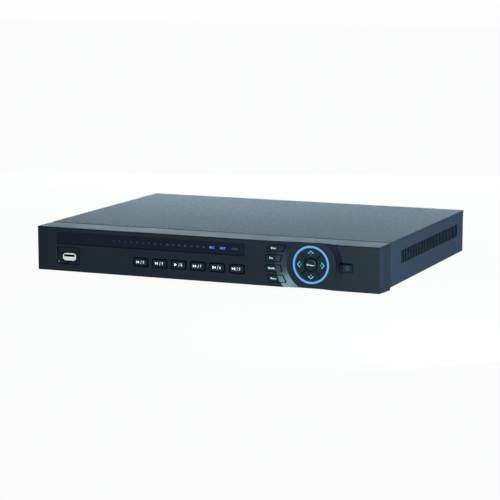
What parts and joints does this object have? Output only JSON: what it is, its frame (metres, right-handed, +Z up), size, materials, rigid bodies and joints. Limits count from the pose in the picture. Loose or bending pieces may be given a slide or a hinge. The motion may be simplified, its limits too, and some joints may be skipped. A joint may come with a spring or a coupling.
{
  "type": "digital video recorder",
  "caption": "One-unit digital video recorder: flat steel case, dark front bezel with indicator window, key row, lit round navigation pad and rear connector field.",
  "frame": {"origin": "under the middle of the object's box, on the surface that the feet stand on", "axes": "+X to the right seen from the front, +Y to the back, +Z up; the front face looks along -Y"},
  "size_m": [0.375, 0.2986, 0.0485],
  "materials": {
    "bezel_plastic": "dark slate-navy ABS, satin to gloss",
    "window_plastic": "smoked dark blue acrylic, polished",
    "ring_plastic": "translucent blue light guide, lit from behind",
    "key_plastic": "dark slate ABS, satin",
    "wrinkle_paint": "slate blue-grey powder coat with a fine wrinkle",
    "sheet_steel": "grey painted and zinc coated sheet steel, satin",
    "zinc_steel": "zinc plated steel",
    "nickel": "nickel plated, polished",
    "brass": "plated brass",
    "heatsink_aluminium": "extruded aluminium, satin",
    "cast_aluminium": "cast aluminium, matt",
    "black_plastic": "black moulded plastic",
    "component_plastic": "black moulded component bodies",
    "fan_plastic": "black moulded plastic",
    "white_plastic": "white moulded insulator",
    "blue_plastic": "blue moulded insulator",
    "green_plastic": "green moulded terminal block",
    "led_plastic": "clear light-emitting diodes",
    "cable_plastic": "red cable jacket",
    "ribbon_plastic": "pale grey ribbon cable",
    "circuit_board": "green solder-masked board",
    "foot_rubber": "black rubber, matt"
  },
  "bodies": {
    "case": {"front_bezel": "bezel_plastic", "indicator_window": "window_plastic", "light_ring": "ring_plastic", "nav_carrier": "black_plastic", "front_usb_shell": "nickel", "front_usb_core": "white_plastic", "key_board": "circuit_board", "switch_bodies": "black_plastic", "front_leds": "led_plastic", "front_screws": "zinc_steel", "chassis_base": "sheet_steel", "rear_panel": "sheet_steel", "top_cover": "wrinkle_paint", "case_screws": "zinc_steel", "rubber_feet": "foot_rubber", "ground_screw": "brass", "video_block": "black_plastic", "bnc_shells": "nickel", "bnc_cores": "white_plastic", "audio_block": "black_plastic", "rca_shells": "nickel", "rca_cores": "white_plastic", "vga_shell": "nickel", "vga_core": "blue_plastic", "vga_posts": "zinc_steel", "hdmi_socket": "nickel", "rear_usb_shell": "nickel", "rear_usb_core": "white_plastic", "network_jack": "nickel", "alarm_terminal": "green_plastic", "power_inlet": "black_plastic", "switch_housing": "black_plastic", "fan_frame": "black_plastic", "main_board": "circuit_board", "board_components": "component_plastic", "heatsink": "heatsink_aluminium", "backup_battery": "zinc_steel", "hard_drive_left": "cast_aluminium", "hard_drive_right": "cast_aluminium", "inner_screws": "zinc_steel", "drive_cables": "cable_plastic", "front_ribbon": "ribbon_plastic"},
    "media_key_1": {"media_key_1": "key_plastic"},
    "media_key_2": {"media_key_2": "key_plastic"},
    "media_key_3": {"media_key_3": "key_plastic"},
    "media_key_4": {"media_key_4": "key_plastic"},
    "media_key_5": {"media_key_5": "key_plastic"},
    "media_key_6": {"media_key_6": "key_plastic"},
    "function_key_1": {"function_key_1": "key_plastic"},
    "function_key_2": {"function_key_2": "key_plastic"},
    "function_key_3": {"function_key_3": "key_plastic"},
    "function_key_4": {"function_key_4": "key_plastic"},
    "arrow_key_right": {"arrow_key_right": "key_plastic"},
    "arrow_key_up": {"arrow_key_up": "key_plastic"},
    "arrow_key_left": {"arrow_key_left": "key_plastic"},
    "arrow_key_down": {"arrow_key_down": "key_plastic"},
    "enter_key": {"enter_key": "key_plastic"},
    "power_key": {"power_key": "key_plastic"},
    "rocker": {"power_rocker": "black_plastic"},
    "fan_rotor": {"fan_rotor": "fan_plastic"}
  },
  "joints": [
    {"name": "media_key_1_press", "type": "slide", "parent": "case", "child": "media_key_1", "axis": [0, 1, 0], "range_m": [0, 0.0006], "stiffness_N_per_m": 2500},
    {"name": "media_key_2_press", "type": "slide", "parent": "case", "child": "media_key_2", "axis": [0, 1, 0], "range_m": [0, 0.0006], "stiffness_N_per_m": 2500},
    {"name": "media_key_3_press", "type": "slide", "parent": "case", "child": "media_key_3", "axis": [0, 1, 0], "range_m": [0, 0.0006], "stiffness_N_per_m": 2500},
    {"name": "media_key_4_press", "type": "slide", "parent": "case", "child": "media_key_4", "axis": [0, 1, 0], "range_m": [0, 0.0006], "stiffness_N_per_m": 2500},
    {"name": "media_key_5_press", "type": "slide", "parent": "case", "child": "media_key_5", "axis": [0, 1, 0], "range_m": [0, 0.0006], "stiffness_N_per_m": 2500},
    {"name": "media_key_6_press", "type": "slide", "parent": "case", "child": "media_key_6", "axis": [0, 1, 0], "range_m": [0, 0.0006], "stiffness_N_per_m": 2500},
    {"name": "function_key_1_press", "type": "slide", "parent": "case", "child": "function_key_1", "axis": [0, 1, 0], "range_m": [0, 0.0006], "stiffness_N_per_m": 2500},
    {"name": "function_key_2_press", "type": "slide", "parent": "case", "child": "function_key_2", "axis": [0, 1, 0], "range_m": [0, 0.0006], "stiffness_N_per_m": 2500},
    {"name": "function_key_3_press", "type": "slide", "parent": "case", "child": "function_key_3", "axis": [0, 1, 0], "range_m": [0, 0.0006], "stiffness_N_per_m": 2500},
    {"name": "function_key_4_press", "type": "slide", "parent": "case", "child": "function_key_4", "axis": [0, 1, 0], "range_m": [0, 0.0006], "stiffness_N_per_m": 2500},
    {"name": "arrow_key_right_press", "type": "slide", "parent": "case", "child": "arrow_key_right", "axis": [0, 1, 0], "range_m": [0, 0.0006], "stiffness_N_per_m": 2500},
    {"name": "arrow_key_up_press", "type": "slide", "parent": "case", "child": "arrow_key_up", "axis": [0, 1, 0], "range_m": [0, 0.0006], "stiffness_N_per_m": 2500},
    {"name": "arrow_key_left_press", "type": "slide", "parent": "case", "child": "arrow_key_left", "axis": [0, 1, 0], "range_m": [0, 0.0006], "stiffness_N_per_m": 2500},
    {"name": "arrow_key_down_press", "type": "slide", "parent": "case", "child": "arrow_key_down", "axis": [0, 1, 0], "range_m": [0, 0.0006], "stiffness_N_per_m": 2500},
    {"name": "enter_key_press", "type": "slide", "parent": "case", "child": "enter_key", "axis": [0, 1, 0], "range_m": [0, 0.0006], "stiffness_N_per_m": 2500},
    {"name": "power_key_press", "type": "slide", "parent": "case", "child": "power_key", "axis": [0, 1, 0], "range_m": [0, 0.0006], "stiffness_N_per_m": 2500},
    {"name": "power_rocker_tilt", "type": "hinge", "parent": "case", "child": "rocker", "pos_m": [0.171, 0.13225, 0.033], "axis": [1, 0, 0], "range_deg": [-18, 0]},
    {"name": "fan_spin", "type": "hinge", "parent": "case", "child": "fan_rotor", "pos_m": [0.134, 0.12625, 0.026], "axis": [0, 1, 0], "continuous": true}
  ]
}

--------------------------------------------------

TASK REQUIREMENTS. All of the lines above need to be given again exactly.

THE RESULT.
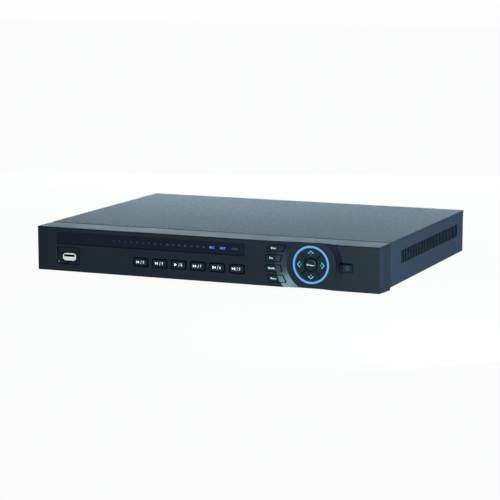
What parts and joints does this object have? Output only JSON: what it is, its frame (metres, right-handed, +Z up), size, materials, rigid bodies and joints. Limits count from the pose in the picture. Loose or bending pieces may be given a slide or a hinge. The motion may be simplified, its limits too, and some joints may be skipped. A joint may come with a spring or a coupling.
{
  "type": "digital video recorder",
  "caption": "One-unit digital video recorder: flat steel case, dark front bezel with indicator window, key row, lit round navigation pad and rear connector field.",
  "frame": {"origin": "under the middle of the object's box, on the surface that the feet stand on", "axes": "+X to the right seen from the front, +Y to the back, +Z up; the front face looks along -Y"},
  "size_m": [0.375, 0.2986, 0.0485],
  "materials": {
    "bezel_plastic": "dark slate-navy ABS, satin to gloss",
    "window_plastic": "smoked dark blue acrylic, polished",
    "ring_plastic": "translucent blue light guide, lit from behind",
    "key_plastic": "dark slate ABS, satin",
    "wrinkle_paint": "slate blue-grey powder coat with a fine wrinkle",
    "sheet_steel": "grey painted and zinc coated sheet steel, satin",
    "zinc_steel": "zinc plated steel",
    "nickel": "nickel plated, polished",
    "brass": "plated brass",
    "heatsink_aluminium": "extruded aluminium, satin",
    "cast_aluminium": "cast aluminium, matt",
    "black_plastic": "black moulded plastic",
    "component_plastic": "black moulded component bodies",
    "fan_plastic": "black moulded plastic",
    "white_plastic": "white moulded insulator",
    "blue_plastic": "blue moulded insulator",
    "green_plastic": "green moulded terminal block",
    "led_plastic": "clear light-emitting diodes",
    "cable_plastic": "red cable jacket",
    "ribbon_plastic": "pale grey ribbon cable",
    "circuit_board": "green solder-masked board",
    "foot_rubber": "black rubber, matt"
  },
  "bodies": {
    "case": {"front_bezel": "bezel_plastic", "indicator_window": "window_plastic", "light_ring": "ring_plastic", "nav_carrier": "black_plastic", "front_usb_shell": "nickel", "front_usb_core": "white_plastic", "key_board": "circuit_board", "switch_bodies": "black_plastic", "front_leds": "led_plastic", "front_screws": "zinc_steel", "chassis_base": "sheet_steel", "rear_panel": "sheet_steel", "top_cover": "wrinkle_paint", "case_screws": "zinc_steel", "rubber_feet": "foot_rubber", "ground_screw": "brass", "video_block": "black_plastic", "bnc_shells": "nickel", "bnc_cores": "white_plastic", "audio_block": "black_plastic", "rca_shells": "nickel", "rca_cores": "white_plastic", "vga_shell": "nickel", "vga_core": "blue_plastic", "vga_posts": "zinc_steel", "hdmi_socket": "nickel", "rear_usb_shell": "nickel", "rear_usb_core": "white_plastic", "network_jack": "nickel", "alarm_terminal": "green_plastic", "power_inlet": "black_plastic", "switch_housing": "black_plastic", "fan_frame": "black_plastic", "main_board": "circuit_board", "board_components": "component_plastic", "heatsink": "heatsink_aluminium", "backup_battery": "zinc_steel", "hard_drive_left": "cast_aluminium", "hard_drive_right": "cast_aluminium", "inner_screws": "zinc_steel", "drive_cables": "cable_plastic", "front_ribbon": "ribbon_plastic"},
    "media_key_1": {"media_key_1": "key_plastic"},
    "media_key_2": {"media_key_2": "key_plastic"},
    "media_key_3": {"media_key_3": "key_plastic"},
    "media_key_4": {"media_key_4": "key_plastic"},
    "media_key_5": {"media_key_5": "key_plastic"},
    "media_key_6": {"media_key_6": "key_plastic"},
    "function_key_1": {"function_key_1": "key_plastic"},
    "function_key_2": {"function_key_2": "key_plastic"},
    "function_key_3": {"function_key_3": "key_plastic"},
    "function_key_4": {"function_key_4": "key_plastic"},
    "arrow_key_right": {"arrow_key_right": "key_plastic"},
    "arrow_key_up": {"arrow_key_up": "key_plastic"},
    "arrow_key_left": {"arrow_key_left": "key_plastic"},
    "arrow_key_down": {"arrow_key_down": "key_plastic"},
    "enter_key": {"enter_key": "key_plastic"},
    "power_key": {"power_key": "key_plastic"},
    "rocker": {"power_rocker": "black_plastic"},
    "fan_rotor": {"fan_rotor": "fan_plastic"}
  },
  "joints": [
    {"name": "media_key_1_press", "type": "slide", "parent": "case", "child": "media_key_1", "axis": [0, 1, 0], "range_m": [0, 0.0006], "stiffness_N_per_m": 2500},
    {"name": "media_key_2_press", "type": "slide", "parent": "case", "child": "media_key_2", "axis": [0, 1, 0], "range_m": [0, 0.0006], "stiffness_N_per_m": 2500},
    {"name": "media_key_3_press", "type": "slide", "parent": "case", "child": "media_key_3", "axis": [0, 1, 0], "range_m": [0, 0.0006], "stiffness_N_per_m": 2500},
    {"name": "media_key_4_press", "type": "slide", "parent": "case", "child": "media_key_4", "axis": [0, 1, 0], "range_m": [0, 0.0006], "stiffness_N_per_m": 2500},
    {"name": "media_key_5_press", "type": "slide", "parent": "case", "child": "media_key_5", "axis": [0, 1, 0], "range_m": [0, 0.0006], "stiffness_N_per_m": 2500},
    {"name": "media_key_6_press", "type": "slide", "parent": "case", "child": "media_key_6", "axis": [0, 1, 0], "range_m": [0, 0.0006], "stiffness_N_per_m": 2500},
    {"name": "function_key_1_press", "type": "slide", "parent": "case", "child": "function_key_1", "axis": [0, 1, 0], "range_m": [0, 0.0006], "stiffness_N_per_m": 2500},
    {"name": "function_key_2_press", "type": "slide", "parent": "case", "child": "function_key_2", "axis": [0, 1, 0], "range_m": [0, 0.0006], "stiffness_N_per_m": 2500},
    {"name": "function_key_3_press", "type": "slide", "parent": "case", "child": "function_key_3", "axis": [0, 1, 0], "range_m": [0, 0.0006], "stiffness_N_per_m": 2500},
    {"name": "function_key_4_press", "type": "slide", "parent": "case", "child": "function_key_4", "axis": [0, 1, 0], "range_m": [0, 0.0006], "stiffness_N_per_m": 2500},
    {"name": "arrow_key_right_press", "type": "slide", "parent": "case", "child": "arrow_key_right", "axis": [0, 1, 0], "range_m": [0, 0.0006], "stiffness_N_per_m": 2500},
    {"name": "arrow_key_up_press", "type": "slide", "parent": "case", "child": "arrow_key_up", "axis": [0, 1, 0], "range_m": [0, 0.0006], "stiffness_N_per_m": 2500},
    {"name": "arrow_key_left_press", "type": "slide", "parent": "case", "child": "arrow_key_left", "axis": [0, 1, 0], "range_m": [0, 0.0006], "stiffness_N_per_m": 2500},
    {"name": "arrow_key_down_press", "type": "slide", "parent": "case", "child": "arrow_key_down", "axis": [0, 1, 0], "range_m": [0, 0.0006], "stiffness_N_per_m": 2500},
    {"name": "enter_key_press", "type": "slide", "parent": "case", "child": "enter_key", "axis": [0, 1, 0], "range_m": [0, 0.0006], "stiffness_N_per_m": 2500},
    {"name": "power_key_press", "type": "slide", "parent": "case", "child": "power_key", "axis": [0, 1, 0], "range_m": [0, 0.0006], "stiffness_N_per_m": 2500},
    {"name": "power_rocker_tilt", "type": "hinge", "parent": "case", "child": "rocker", "pos_m": [0.171, 0.13225, 0.033], "axis": [1, 0, 0], "range_deg": [-18, 0]},
    {"name": "fan_spin", "type": "hinge", "parent": "case", "child": "fan_rotor", "pos_m": [0.134, 0.12625, 0.026], "axis": [0, 1, 0], "continuous": true}
  ]
}